The invention is particularly, but not exclusively, applicable to apparatus the sensors of which include piezo-electric and acoustic transducers, for example quartz crystal resonators.
Typically, each acoustic transducer has an active surface which is oscillated, and on which a receptor group is immobilised. The receptor group has chemical affinity or reactivity towards a substance to be detected or analysed. The substance to be analysed is normally suspended in a fluid which is brought into contact with the active surface. Physical, chemical and biochemical interactions between the receptor group on the surface and the substance cause a measurable change in mass attached to the surface and in other physical properties of the active surface, and these can be analysed to obtain qualitative and/or quantitative data on the substance.
Multiplexed assays using multiple sensing elements have found extremely broad utility in drug discovery, life sciences and diagnosis and academic research. The ability to carry out a number of measurements in parallel, or in rapid succession, enables a wide variety of ligand-target interactions to be screened. In addition multiple controls, or redundant positives can be included in an array, increasing the accuracy and reliability of the assay. Both high-density sensor arrays for high-throughput screening applications and lower-density arrays of sensors for various diagnostic applications have been employed to profile oligonucleotide expression levels and genetic mutation (i.e. DNA, cDNA, siRNA, miRNA and PNA chips) and to probe protein expression levels. This has allowed the diagnosis of genetic diseases, the genetic pre-disposition to various non-inherited diseases and both pre- and post-symptomatic diagnosis of diseases due to elevated or depressed levels of key protein biomarkers.
Due to the inherent complexity of biological systems, many diagnostic approaches now require a number of markers, or genetic sequences to be analysed. In drug discovery, many pharmaceutical companies have generated compound libraries with 100,000's to millions of compounds that need to be screened against a number of target receptors in an arrayed format. Arrayed sensor technologies are also being applied to new areas of proteomic and cellular analysis.
Such applications of sensor technology have generated the need to make measurements of different analytes on multiple identical receptors, where each sensor in the array may be brought into contact with a respective fluid sample. Alternatively, a single fluid sample may be conveyed to all of the sensors, each of which carries either a different respective receptor or group of receptors so that multiple tests are performed on the same sample. Applications of multiple analytes on multiple receptors are also known. An efficient means to achieve such types of measurements is to arrange the sensors in an array.
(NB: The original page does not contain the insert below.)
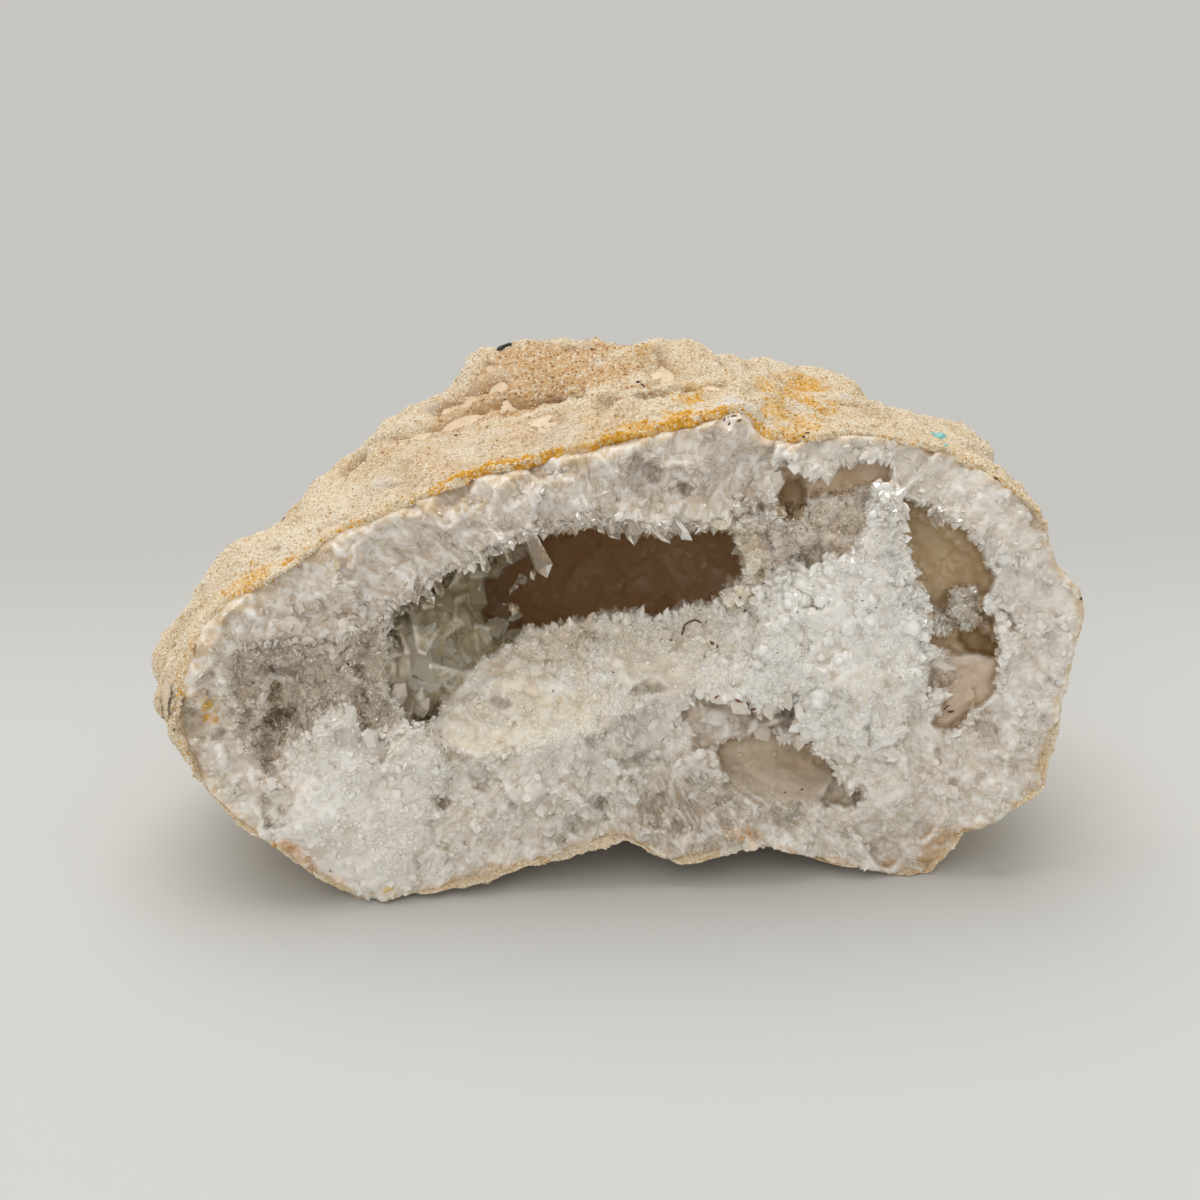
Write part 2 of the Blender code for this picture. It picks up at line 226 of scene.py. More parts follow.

Each transducer may be connected, in turn, to a driver for oscillating the active surface. Signals from the sensor are received and processed at a receiver. The driver and receiver may, with the sensor, form part of an oscillator circuit with positive feedback so that the sensor is made to oscillate at the resonant frequency of that circuit, which frequency would be related to the mechanical resonant frequency of the sensor. Alternatively, the driver and receiver may form part of a network analyser which oscillates the active surface at a frequency which is swept through a range that includes the resonant frequency, and which analyses the frequency dependent admittance of the sensor over that range.
At least the latter type of apparatus, however, can suffer from a lack of high frequency stability and high system noise over practically useful timescales. One reason for the variability of the accuracy of the apparatus is the sensitivity to environmental and in particular thermal effects of the complete transducer-instrument system. Use of special cuts of transducer material such as AT-cut quartz and the use of reference transducers can minimise temperature dependence of the resonators, but this does not overcome the effect of the influence of temperature on the whole system and in particular on the interface between the instrument and the transducer. One particular effect that the applicants have found to limit the commercial development of robust systems using these technologies arises from the temperature dependence of parasitic losses. These arise from stray capacitance between active lines and ground, and distort the measurements made. As the operating frequency increases, the parasitic losses and their temperature dependence become more problematic, and cause drifts in the response of the system having characteristic timescales of 1-1000 seconds. As this is typically the timescale over which measurements are desired to be made, this has impeded development of this type of analytical apparatus.
Accuracy can be improved by monolithic integration of the sensor and interface electronics since this reduces the length of the various tracks, and hence parasitic loss effects. However, the production of such devices requires expensive capital equipment and may not always be practical, particularly as it is not straightforward to integrate discrete quartz/metal sensors into semiconductor device structures. This does not however solve the problem of changes in the variation of loss characteristics with temperature.